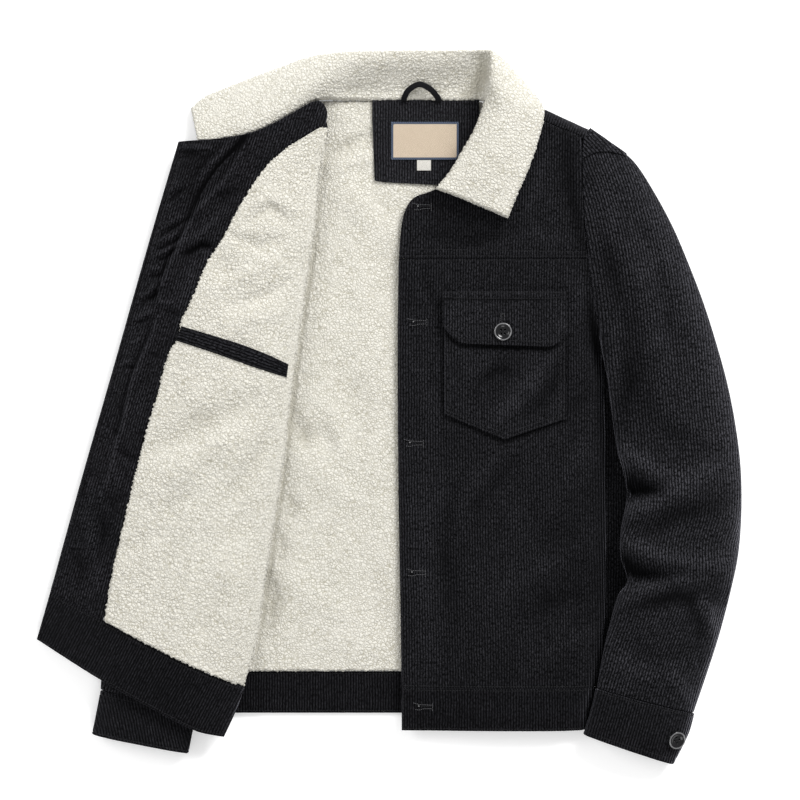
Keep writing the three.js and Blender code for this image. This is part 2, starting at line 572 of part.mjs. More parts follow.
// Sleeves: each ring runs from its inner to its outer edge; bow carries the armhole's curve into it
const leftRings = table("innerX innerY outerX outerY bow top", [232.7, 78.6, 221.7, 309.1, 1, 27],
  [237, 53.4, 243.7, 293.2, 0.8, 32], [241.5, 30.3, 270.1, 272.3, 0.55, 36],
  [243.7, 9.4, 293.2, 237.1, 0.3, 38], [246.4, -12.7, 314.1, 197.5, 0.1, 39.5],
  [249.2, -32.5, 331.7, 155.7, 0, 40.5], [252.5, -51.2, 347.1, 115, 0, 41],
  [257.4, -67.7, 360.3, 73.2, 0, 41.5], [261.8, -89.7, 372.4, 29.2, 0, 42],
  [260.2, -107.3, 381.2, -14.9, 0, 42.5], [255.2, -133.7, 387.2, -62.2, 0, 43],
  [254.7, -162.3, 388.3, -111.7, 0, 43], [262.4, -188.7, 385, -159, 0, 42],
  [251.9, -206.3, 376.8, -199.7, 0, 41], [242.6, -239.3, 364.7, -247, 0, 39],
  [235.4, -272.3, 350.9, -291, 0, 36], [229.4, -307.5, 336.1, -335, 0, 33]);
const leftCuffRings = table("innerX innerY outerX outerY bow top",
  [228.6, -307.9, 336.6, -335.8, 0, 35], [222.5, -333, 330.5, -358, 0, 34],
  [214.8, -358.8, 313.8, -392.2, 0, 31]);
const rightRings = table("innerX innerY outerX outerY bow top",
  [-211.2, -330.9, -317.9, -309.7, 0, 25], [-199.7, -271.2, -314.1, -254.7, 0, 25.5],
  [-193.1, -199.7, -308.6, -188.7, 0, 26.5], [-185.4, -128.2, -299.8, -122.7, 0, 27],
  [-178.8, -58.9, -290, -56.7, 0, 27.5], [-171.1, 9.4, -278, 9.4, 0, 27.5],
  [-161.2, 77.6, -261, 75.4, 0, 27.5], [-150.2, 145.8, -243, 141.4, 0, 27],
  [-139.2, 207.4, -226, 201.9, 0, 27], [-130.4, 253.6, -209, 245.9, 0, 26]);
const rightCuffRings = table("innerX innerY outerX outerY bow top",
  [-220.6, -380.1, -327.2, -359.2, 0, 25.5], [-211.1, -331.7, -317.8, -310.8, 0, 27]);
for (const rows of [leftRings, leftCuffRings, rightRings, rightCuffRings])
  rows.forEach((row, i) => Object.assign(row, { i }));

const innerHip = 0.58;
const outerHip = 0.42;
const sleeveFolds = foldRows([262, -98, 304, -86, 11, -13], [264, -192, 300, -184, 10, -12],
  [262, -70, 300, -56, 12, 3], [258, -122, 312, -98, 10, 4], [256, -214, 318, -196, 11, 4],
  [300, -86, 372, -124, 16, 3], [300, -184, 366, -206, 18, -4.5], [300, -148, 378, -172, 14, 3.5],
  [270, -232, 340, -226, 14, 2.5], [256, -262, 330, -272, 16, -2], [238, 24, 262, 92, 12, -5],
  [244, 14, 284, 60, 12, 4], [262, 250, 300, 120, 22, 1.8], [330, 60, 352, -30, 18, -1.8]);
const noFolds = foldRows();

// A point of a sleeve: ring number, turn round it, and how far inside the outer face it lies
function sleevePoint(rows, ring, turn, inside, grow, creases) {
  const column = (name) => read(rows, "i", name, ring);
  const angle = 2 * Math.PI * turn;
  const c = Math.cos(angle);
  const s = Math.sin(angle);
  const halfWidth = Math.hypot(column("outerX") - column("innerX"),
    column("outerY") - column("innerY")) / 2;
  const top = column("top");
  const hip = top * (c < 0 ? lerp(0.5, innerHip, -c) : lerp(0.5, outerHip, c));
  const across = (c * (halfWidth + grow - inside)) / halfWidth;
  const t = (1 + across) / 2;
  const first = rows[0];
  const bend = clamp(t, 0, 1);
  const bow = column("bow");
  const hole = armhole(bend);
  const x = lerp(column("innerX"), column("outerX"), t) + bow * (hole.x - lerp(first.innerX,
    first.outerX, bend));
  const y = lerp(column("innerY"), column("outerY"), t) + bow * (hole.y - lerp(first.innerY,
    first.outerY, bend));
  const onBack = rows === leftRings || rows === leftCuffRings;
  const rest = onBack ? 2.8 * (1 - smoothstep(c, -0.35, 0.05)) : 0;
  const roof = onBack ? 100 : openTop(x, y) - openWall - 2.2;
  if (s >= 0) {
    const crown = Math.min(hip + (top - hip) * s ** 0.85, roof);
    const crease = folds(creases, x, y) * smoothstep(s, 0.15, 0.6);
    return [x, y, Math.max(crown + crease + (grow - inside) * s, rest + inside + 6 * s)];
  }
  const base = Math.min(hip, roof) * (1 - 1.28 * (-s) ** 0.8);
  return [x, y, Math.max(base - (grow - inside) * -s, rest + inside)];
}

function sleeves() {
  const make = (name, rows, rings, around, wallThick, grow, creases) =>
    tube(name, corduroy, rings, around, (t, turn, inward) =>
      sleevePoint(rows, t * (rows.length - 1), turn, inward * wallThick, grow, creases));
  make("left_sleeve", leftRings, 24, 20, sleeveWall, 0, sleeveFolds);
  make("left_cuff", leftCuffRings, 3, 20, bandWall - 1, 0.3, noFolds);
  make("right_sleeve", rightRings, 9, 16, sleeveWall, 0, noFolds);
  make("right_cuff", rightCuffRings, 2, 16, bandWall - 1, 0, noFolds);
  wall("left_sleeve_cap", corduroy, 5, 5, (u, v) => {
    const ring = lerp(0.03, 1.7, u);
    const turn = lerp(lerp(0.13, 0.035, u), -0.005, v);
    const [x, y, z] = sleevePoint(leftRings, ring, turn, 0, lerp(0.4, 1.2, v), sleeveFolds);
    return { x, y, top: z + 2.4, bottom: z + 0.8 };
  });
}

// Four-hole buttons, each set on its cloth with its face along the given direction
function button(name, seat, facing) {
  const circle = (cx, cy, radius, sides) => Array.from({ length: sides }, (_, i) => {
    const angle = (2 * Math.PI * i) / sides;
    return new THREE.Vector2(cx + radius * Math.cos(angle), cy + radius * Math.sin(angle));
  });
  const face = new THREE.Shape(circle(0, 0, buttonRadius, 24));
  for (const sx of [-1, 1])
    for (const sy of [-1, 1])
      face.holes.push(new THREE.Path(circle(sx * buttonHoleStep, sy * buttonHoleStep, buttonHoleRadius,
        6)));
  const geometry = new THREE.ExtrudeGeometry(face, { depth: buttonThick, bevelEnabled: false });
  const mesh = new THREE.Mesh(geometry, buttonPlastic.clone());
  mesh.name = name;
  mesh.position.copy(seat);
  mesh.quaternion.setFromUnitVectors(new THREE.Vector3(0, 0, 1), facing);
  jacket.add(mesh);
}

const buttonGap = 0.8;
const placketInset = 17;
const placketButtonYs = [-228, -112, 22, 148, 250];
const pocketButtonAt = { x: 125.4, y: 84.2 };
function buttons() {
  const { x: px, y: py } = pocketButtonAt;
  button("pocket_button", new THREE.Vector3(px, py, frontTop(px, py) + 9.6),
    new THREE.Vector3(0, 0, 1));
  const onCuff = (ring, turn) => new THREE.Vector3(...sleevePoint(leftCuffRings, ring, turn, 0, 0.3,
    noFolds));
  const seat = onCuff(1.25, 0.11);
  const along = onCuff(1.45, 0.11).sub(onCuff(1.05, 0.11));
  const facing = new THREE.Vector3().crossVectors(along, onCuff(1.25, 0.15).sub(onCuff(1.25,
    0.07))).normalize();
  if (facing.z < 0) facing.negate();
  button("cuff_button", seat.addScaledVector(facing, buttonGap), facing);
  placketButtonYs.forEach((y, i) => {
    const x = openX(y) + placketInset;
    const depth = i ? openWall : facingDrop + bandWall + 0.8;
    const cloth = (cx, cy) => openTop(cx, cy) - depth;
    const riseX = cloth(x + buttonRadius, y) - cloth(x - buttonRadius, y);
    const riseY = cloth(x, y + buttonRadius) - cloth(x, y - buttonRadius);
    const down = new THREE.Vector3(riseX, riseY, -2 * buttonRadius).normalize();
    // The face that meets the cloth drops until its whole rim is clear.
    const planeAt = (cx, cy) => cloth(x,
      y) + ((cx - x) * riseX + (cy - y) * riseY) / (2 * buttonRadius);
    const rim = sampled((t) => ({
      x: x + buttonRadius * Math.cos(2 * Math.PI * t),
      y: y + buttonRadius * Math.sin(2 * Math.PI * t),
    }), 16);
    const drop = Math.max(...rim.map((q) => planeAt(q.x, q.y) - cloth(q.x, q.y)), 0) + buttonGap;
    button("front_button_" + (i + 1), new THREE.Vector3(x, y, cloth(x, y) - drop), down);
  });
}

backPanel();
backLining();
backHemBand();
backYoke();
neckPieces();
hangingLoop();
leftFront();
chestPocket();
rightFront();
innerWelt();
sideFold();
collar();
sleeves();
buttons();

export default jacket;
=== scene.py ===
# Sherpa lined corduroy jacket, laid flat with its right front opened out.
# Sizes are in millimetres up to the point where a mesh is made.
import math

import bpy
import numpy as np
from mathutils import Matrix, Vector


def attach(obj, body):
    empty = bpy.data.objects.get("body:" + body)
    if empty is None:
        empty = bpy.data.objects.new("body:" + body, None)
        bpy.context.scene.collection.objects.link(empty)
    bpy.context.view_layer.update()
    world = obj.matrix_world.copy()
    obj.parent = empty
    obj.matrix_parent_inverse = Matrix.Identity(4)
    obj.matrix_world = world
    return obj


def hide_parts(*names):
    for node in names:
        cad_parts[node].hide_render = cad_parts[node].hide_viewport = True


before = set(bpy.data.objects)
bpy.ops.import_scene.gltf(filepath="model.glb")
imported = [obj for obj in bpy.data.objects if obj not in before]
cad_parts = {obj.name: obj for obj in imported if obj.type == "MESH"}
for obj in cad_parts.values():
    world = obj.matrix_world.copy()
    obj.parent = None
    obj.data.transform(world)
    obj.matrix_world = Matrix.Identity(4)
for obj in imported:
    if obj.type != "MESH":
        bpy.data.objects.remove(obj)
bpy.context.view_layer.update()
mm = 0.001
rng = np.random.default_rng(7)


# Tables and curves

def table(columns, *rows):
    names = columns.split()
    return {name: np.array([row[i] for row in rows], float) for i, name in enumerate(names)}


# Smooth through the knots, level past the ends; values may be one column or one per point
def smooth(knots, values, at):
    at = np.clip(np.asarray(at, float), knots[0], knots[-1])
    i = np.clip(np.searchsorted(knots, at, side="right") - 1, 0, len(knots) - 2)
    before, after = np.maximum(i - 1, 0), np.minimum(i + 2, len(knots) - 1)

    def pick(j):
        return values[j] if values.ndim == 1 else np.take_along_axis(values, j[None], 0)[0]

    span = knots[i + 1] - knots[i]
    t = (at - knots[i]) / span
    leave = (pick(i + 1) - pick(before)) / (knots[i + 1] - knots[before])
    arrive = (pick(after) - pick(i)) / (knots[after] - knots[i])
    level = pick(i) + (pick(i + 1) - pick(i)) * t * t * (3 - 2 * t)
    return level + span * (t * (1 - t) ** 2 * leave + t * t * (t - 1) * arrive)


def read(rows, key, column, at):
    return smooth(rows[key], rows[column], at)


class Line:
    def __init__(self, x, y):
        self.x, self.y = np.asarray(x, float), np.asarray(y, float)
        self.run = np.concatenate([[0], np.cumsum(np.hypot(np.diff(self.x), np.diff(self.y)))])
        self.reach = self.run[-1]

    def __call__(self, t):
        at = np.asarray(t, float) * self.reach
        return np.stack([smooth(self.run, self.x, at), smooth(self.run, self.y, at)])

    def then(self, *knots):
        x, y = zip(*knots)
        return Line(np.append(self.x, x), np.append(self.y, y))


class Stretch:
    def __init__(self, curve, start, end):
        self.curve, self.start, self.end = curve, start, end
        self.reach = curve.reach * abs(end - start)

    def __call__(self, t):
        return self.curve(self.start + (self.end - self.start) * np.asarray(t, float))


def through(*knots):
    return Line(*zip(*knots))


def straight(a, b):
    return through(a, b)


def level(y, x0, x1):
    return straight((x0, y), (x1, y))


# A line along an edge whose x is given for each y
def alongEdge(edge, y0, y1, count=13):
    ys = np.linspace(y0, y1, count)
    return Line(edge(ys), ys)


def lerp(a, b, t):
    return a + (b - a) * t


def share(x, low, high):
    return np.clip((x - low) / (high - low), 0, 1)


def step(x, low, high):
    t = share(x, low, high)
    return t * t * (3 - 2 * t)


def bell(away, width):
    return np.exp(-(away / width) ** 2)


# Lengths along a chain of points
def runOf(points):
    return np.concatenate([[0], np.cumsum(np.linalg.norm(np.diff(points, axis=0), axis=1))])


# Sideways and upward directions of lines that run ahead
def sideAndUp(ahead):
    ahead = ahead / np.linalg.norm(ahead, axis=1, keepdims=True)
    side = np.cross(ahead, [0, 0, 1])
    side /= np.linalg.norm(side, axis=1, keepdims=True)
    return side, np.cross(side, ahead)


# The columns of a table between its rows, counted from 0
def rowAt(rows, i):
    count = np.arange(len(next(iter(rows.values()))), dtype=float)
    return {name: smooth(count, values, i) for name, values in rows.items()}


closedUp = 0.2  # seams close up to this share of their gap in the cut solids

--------

● Exercise goal
Everything from the line that contains "backPanel();" to the line that contains "obj.matrix_parent_inverse = Matrix.Identity(4)" must be transcribed exactly, both end lines included.

● Correct output
backPanel();
backLining();
backHemBand();
backYoke();
neckPieces();
hangingLoop();
leftFront();
chestPocket();
rightFront();
innerWelt();
sideFold();
collar();
sleeves();
buttons();

export default jacket;
=== scene.py ===
# Sherpa lined corduroy jacket, laid flat with its right front opened out.
# Sizes are in millimetres up to the point where a mesh is made.
import math

import bpy
import numpy as np
from mathutils import Matrix, Vector


def attach(obj, body):
    empty = bpy.data.objects.get("body:" + body)
    if empty is None:
        empty = bpy.data.objects.new("body:" + body, None)
        bpy.context.scene.collection.objects.link(empty)
    bpy.context.view_layer.update()
    world = obj.matrix_world.copy()
    obj.parent = empty
    obj.matrix_parent_inverse = Matrix.Identity(4)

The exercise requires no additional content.